▸ DATA
────────
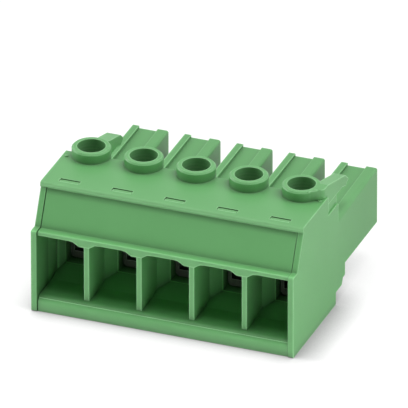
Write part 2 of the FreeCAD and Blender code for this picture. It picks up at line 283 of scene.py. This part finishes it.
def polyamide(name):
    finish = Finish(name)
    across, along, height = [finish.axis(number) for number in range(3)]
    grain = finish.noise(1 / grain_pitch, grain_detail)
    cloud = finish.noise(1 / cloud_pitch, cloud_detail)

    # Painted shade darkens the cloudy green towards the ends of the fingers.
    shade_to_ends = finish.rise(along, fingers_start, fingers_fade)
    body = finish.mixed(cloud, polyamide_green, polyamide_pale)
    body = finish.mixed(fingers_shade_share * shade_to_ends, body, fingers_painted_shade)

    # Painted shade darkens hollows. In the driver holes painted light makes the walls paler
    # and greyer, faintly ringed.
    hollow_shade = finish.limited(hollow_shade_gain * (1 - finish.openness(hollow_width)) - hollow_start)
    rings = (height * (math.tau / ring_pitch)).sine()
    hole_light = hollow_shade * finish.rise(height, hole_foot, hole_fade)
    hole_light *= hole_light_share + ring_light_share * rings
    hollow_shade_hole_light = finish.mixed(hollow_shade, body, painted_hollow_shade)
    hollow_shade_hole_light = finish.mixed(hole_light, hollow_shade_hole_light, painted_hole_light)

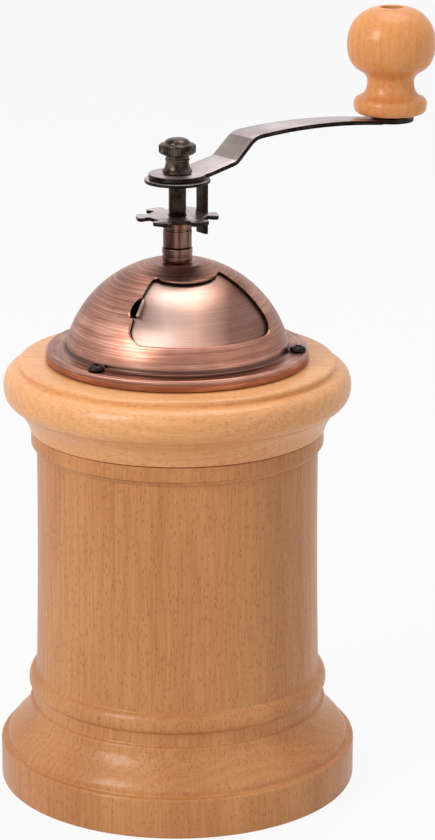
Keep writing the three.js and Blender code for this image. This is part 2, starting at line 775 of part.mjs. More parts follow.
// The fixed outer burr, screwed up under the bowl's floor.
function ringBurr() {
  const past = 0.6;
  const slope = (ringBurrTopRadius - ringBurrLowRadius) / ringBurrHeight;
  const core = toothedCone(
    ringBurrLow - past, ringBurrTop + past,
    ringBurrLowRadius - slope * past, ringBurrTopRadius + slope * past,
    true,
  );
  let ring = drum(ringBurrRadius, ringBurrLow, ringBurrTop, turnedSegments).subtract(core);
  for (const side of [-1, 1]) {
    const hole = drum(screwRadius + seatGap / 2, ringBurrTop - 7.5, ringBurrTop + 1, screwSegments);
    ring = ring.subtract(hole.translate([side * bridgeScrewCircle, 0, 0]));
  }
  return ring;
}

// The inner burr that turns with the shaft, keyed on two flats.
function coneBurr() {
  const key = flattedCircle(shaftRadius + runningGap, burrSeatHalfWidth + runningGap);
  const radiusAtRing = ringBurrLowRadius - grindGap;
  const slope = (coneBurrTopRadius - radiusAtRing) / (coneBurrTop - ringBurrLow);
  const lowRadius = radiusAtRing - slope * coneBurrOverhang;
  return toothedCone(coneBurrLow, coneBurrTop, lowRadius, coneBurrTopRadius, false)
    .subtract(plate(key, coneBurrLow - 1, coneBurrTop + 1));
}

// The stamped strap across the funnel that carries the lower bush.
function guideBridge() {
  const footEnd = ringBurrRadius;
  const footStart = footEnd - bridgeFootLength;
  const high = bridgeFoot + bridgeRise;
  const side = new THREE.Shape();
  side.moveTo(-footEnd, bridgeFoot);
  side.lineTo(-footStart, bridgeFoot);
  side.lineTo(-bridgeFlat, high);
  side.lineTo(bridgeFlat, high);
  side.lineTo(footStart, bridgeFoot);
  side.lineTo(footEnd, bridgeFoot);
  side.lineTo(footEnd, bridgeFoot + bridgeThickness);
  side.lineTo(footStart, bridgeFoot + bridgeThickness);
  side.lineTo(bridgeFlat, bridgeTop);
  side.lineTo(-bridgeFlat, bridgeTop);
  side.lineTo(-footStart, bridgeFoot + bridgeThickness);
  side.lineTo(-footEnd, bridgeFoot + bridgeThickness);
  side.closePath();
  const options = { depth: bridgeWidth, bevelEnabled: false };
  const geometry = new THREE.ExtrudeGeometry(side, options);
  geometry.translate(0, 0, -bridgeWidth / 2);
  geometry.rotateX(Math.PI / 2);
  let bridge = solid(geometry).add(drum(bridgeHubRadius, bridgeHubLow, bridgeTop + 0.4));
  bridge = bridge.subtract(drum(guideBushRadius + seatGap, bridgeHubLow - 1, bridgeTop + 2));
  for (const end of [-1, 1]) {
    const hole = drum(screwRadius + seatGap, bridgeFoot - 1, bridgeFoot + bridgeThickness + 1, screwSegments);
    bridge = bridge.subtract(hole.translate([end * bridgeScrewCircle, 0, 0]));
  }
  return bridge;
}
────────
▸ REQUIRED TASK
Return the opening line of the data and every line after it through the line containing "cloud = finish.noise(1", please, exactly as written and with nothing added.

▸ RESPONSE BELOW
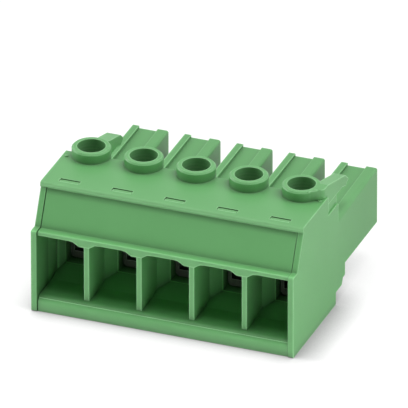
Write part 2 of the FreeCAD and Blender code for this picture. It picks up at line 283 of scene.py. This part finishes it.
def polyamide(name):
    finish = Finish(name)
    across, along, height = [finish.axis(number) for number in range(3)]
    grain = finish.noise(1 / grain_pitch, grain_detail)
    cloud = finish.noise(1 / cloud_pitch, cloud_detail)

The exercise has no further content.